Mark Reads ‘The Ocean at the End of the Lane’: Chapter 14

In the fourteen chapter of The Ocean at the End of the Lane, the final confrontation arrives, and the narrator experiences guilt over the outcome. Intrigued? Then it’s time for Mark to read The Ocean at the End of the Lane.

Chapter XIV

Trigger Warning: There’s talk of bullying and of death in this story.

For years, I believed I was responsible for Eddie’s death.

Eddie starting bullying me in fourth grade. In hindsight, I don’t know that he was particularly cruel so much as that he was able to tell precisely what my insecurities were. Then he’d exploit them. It initially started when he found out that I was of Mexican heritage, but couldn’t speak Spanish. Then I came to school with a hideous pair of glasses stuck to my face. They looked like aviator goggles, and my mother made me get them because I’d be “safer” in them. The “four-eyes” names came not long into that first day, and by the end of day, he’d rallied his fellow bully friends around a new game: throwing things at my face to see who could break my glasses first.

When they were bent and shattered by the end of the month, my mother said it was my fault that they were ruined.

Too often during those few years where Eddie and his friends would bully me, I heard a common refrain if I did tell on them: “Boys will be boys.” I was always told that Eddie was just being a little rough, that it was all fun and games, that I should learn to be more like the other boys if I was ever going to survive in the real world. That last bit confused me the most. What about my bullying wasn’t real?

I only stood up to Eddie once. We were in the far field at Terrace Elementary, our sixth grade class paired off against another sixth grade team, and it was my turn to kick. As I stepped out from behind the chain link gate that stood to protect everyone from stray kickballs or baseballs, Eddie’s taunts started up immediately. He told our teacher that we should just give our team an out because I surely wasn’t going to kick the ball. I nervously missed the ball during the first pitch, and as the students laughed, my teacher urged them to stay quiet. “Just give him a chance,” Mr. Shearer said, frowning.

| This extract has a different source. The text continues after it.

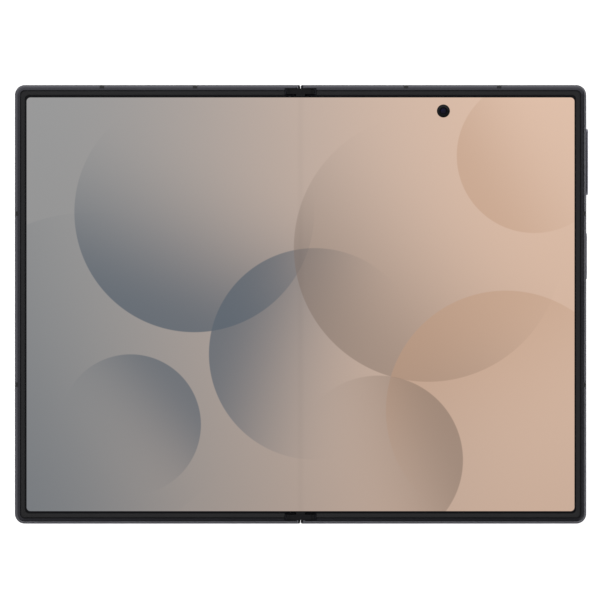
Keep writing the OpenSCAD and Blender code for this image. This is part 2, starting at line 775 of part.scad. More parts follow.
// Outline of a timing gear: straight flanks, with a tooth or a gap on the X axis
module gear_outline(phase) {
    half_tooth = PI * gear_module / 4 - gear_play / 2;
    slope = tan(25);
    flank = [
        [gear_root_r, -half_tooth - slope * (gear_pitch_r - gear_root_r)],
        [gear_tip_r, -half_tooth + slope * (gear_tip_r - gear_pitch_r)],
        [gear_tip_r, half_tooth - slope * (gear_tip_r - gear_pitch_r)],
        [gear_root_r, half_tooth + slope * (gear_pitch_r - gear_root_r)]
    ];
    polygon([
        for (i = [0 : gear_teeth - 1], p = flank)
            let (a = (i + phase) * 360 / gear_teeth)
            [p[0] * cos(a) - p[1] * sin(a), p[0] * sin(a) + p[1] * cos(a)]
    ]);
}

// Toothed wheel of one end, on the right of the fold, at the given X
module gear_at(x, phase) {
    translate([x, 0, axis_z]) along_y(teeth_in_y, gear_out_y) difference() {
        gear_outline(phase);
        circle(r = pin_r + pin_play);
    }
}

// Arm from a half to its outer gear
module timing_arm(phase) {
    gear_at(axis_x, phase);
    difference() {
        union() {
            translate([axis_x, 0, axis_z]) along_y(gear_in_y, teeth_in_y + TINY) circle(r = gear_root_r);
            block([axis_x, gear_in_y, arm_z()], [arm_x(), gear_in_y + arm_t, arm_z() + arm_h]);
        }
        translate([axis_x, 0, axis_z]) along_y(gear_in_y - 1, gear_out_y + 1) circle(r = pin_r + pin_play);
    }
}

module right_timing_arms() color("#b7a56b") lift() both_ends() timing_arm(0.5);
module left_timing_arms() color("#b7a56b") lift() both_ends() left() timing_arm(0);

module idler(x, phase) {
    gear_at(x, phase);
}

module idler_top_right() color("#d0bf82") lift() idler(gear_pitch_r, 0);
module idler_top_left() color("#d0bf82") lift() idler(-gear_pitch_r, 0.5);
module idler_bottom_right() color("#d0bf82") lift() mirror([0, 1, 0]) idler(gear_pitch_r, 0);
module idler_bottom_left() color("#d0bf82") lift() mirror([0, 1, 0]) idler(-gear_pitch_r, 0.5);

// Outline of the hinge cover, seen along Y, up to the given height
module cover_outline(r, top) {
    intersection() {
        union() {
            for (s = [-1, 1]) translate([s * axis_x, axis_z]) circle(r = r);
            translate([-axis_x, axis_z - r]) square([2 * axis_x, 2 * r]);
        }
        translate([-FAR / 2, 0]) square([FAR, top]);
    }
}

module hinge_cover() color("#77777d") lift()
    along_y(-spine_end, spine_end) difference() {
        cover_outline(spine_r, shell_top);
        cover_outline(shell_in_r, FAR);
    }

// Caps that close the ends of the cover and hold the gear pins
module hinge_end_caps() color("#6d6d73") lift() both_ends() {
    along_y(cap_in_y, spine_end) union() {
        cover_outline(shell_in_r - 0.03, axis_z);
        translate([-axis_x - 0.5, axis_z - 0.1]) square([2 * axis_x + 1, 0.55]);
    }
    for (x = [-axis_x, -gear_pitch_r, gear_pitch_r, axis_x])
        translate([x, 0, axis_z]) along_y(gear_in_y, cap_in_y + TINY) circle(r = pin_r);
}

// Blocks in the cover whose curved slots guide the tongues
module hinge_guide_blocks() color("#8d9096") lift()
    for (y = guide_ys)
        difference() {
            along_y(y - block_l / 2, y + block_l / 2) cover_outline(shell_in_r - 0.03, guide_top);
            along_y(y - block_l, y + block_l)
                translate([0, trough_floor + trough_r]) circle(r = trough_r);
            tongue_slot(y);
            rotate([0, 0, 180]) tongue_slot(-y);
            post(0, y, 0.5, 0, half_t);
        }

// Slot for the right-hand tongue of the block at y
module tongue_slot(y) {
    y0 = y + tongue_gap + 1;
    along_y(y0 - 0.1, y0 + tongue_w + 0.1) translate([axis_x, axis_z]) difference() {
        circle(r = shell_in_r + 0.05);
        circle(r = core_r);
    }
}

module hinge_screws() color("#c4c7cc") lift()
    for (y = guide_ys) {
        post(0, y, 0.48, shell_floor, trough_floor - 0.35);
    }

// Fold covers: soft T-shaped pieces that close the bezel over the hinge ends
module fold_bezel_covers() color("#2c2c2f") lift() both_ends() {
    z0 = axis_z + 0.8;
    block([-axis_x - 1.25, teeth_in_y, z0], [axis_x + 1.25, spine_end, half_t - 0.2]);
    block([-axis_x - 2.2, teeth_in_y, z0], [axis_x + 2.2, spine_end, half_t - 0.5]);
    block([0.45 - axis_x, fold_edge_y + 0.02, z0], [axis_x - 0.45, teeth_in_y + TINY, half_t - 0.2]);
    block([-gear_pitch_r - 0.4, cap_in_y, axis_z + 0.45], [gear_pitch_r + 0.4, spine_end, z0 + TINY]);
}

// Two ribbons that carry the signals across the hinge, with slack at rest
module hinge_flex_cables() color("#9a6b2f") lift()
    for (y = flex_ys()) along_y(y - flex_w() / 2, y + flex_w() / 2) flex_outline();

module flex_outline() {
    t = 0.12;
    z1 = tab_z + 0.05;
    low = shell_floor + 0.5;
    upper = [
        [-hinge_wall_x - 1.8, z1], [0.6 - bay_x, z1], [-axis_x, low],
        [axis_x, low], [bay_x - 0.6, z1], [hinge_wall_x + 1.8, z1]
    ];
    polygon(concat([for (p = upper) p + [0, t]], [for (i = [5 : -1 : 0]) upper[i]]));
}

// ---- Drawing -------------------------------------------------------------

right_frame();
right_antenna_breaks();
right_bezel();
right_screen_panel();
right_screen_plate();
right_back_glass();
main_board();
board_shields();
right_battery();
camera_island();
lens_glasses();
camera_modules();
flash_lens();
front_camera();
lower_board();
usb_shell();
usb_tongue();
loudspeaker();
vibration_motor();
charging_coil();
key_switches();
right_hinge_brackets();
right_timing_arms();
right_bracket_screws();
right_magnets();
volume_key();
power_key();
left_frame();
left_antenna_breaks();
left_bezel();
left_screen_panel();
left_screen_plate();
cover_glass();
cover_screen();
cover_camera();
left_battery();
left_board();
earpiece();
left_hinge_brackets();
left_timing_arms();
left_bracket_screws();
left_magnets();
card_reader();
card_tray();
card();
hinge_cover();
hinge_end_caps();
hinge_guide_blocks();
hinge_screws();
fold_bezel_covers();
fold_screen_strip();
fold_lattice();
hinge_flex_cables();
idler_top_right();
idler_top_left();
idler_bottom_right();
idler_bottom_left();
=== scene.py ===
"""Looks of a folding phone that lies open on its back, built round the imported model.

Every length is in metres, in the model's own frame: X across the open screen, Y up the fold, Z out of
the screen. Sizes are written in millimetres and turned by MM.
"""

import json
import logging
import math
from dataclasses import dataclass, field
from enum import Enum
from typing import Optional, Sequence, Union

import bmesh
import bpy
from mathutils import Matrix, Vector

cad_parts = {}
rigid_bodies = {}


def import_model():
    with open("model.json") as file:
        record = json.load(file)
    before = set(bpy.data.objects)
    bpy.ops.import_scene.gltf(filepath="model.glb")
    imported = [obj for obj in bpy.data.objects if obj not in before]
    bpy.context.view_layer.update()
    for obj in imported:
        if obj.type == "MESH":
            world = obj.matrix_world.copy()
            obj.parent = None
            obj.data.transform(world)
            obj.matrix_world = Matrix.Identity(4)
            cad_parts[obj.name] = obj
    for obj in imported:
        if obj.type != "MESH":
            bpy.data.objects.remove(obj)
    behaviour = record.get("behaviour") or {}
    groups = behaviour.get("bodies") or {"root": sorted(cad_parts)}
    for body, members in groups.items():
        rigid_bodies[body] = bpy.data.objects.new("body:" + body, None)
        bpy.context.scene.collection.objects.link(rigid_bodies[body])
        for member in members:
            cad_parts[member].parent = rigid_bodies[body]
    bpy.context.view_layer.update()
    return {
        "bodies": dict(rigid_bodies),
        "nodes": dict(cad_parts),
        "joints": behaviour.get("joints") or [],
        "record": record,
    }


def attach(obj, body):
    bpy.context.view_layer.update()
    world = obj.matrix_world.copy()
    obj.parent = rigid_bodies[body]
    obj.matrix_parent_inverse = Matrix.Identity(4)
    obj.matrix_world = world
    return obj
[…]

He pitched the ball, slower this time, and as it rolled towards me, Eddie shouted nonsense at me, his voice pitched high, and I kicked the ground instead of the ball.

More students joined him in laughter, and I spun around to glare at him. “Mark can’t even kick a ball when Mr. Shearer rolls it super slow!” he said amidst guffaws and cackles.

And without a second of hesitation, I blurted out, “Well, at least I have a father!”

Eddie’s dad had been shot when he was four, and I knew this was a sore spot for him. After years upon years of never standing up for myself, I thought this was the only way I could make him shut up. And yet, when he burst into tears after a stunned bout of silence, I felt terrible. I wanted to take it back. No matter how much he’d hurt me, I suddenly wished I hadn’t said that. Mr. Shearer rushed over to comfort Eddie, and when he looked at me, I thought he was going to tell me to apologize to him. Instead, he just seemed sorry for the both of us.

Months later, near the end of the school year, Eddie confronted me about what I’d said, but not in the way that I anticipated. As I watched him approach me on the field, where I stood idly on the sidelines of a football game I secretly wished I could join. He stood next to me for nearly half a minute without saying anything, and in the silence, my heart raged in my throat. We had not spoken since I had brought up his father. He had stopped bullying me, and despite that I was happy that I was left alone, I still felt miserable about how I’d achieved that.

“Sup,” he said to me, watching the other kids on the field run by.

Not much, I replied.

More silence.

“I wanted to thank you for something.”

I turned to him, suspicion. Would this be another gay joke at my expense? A trap?

He continued. “I been spending a lot of time with my brother,” he said. “You know, since you…” He let the sentence trail off. I knew what he meant. “And I just wanted to thank because I wouldn’t have done so if you hadn’t made… well.” He stopped, and I saw him drop his head down to his chest. “I just miss my dad is all, and I don’t want to miss my brother, too.”

I didn’t say anything to him because… shit, I was twelve. What could I say to him? The fact that he was thanking me for insulting him for having a dead father was strange enough for me. So when he walked away from me after giving me a curt smile, I figured that this was still part of some sort of prank.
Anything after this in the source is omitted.